Markdown export and portability

Every voice-captured item is markdown by default. Copy-as-markdown on any item, export a project as a single markdown file, or move the whole thing to a markdown-native workflow. Lock-in is a product smell, and voice is no exception.

FAQ

How does quik.md turn voice notes into tasks?

You tap the mic, speak, and stop. Audio is streamed to Whisper for transcription, then the transcript runs through the same classification path as typed input. The model decides task vs note, picks a project, and writes the next step in plain English. Audio is discarded after transcription.
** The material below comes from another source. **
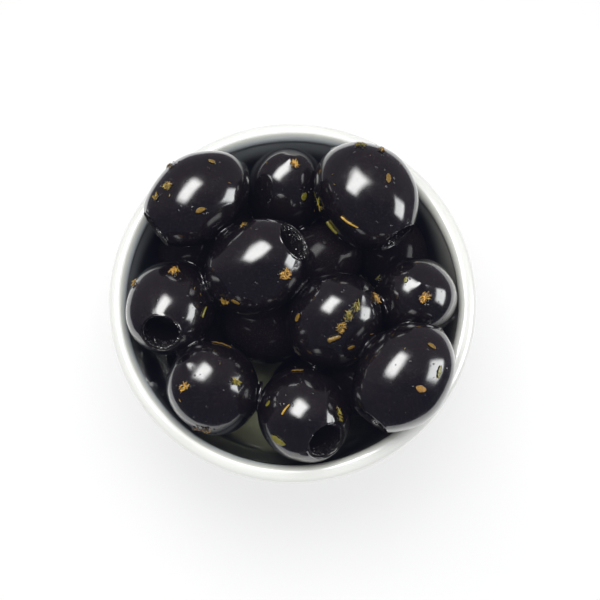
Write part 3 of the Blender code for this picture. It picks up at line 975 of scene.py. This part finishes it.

Can it handle long, rambling memos with multiple ideas?

Yes. A forty-second memo with three buried todos lands as three separate items, each classified and routed on its own. quik treats the transcript as a stream of intents, not one giant blob.

Does it work offline?

Voice falls back to the browser's Web Speech API when you are offline or on free tier. The transcript queues for AI organize when you come back online. Firefox does not ship Web Speech, so it shows a one-shot toast.

Is voice a Pro feature?

Voice capture itself is not Pro-gated. Whisper-backed server transcription and the AI organize step run on Pro. Free tier still captures via Web Speech.

Where do my voice notes end up?

Inside the project the model picked at the 0.80 routing threshold. Lower confidence lands in Inbox. Every item is markdown by default.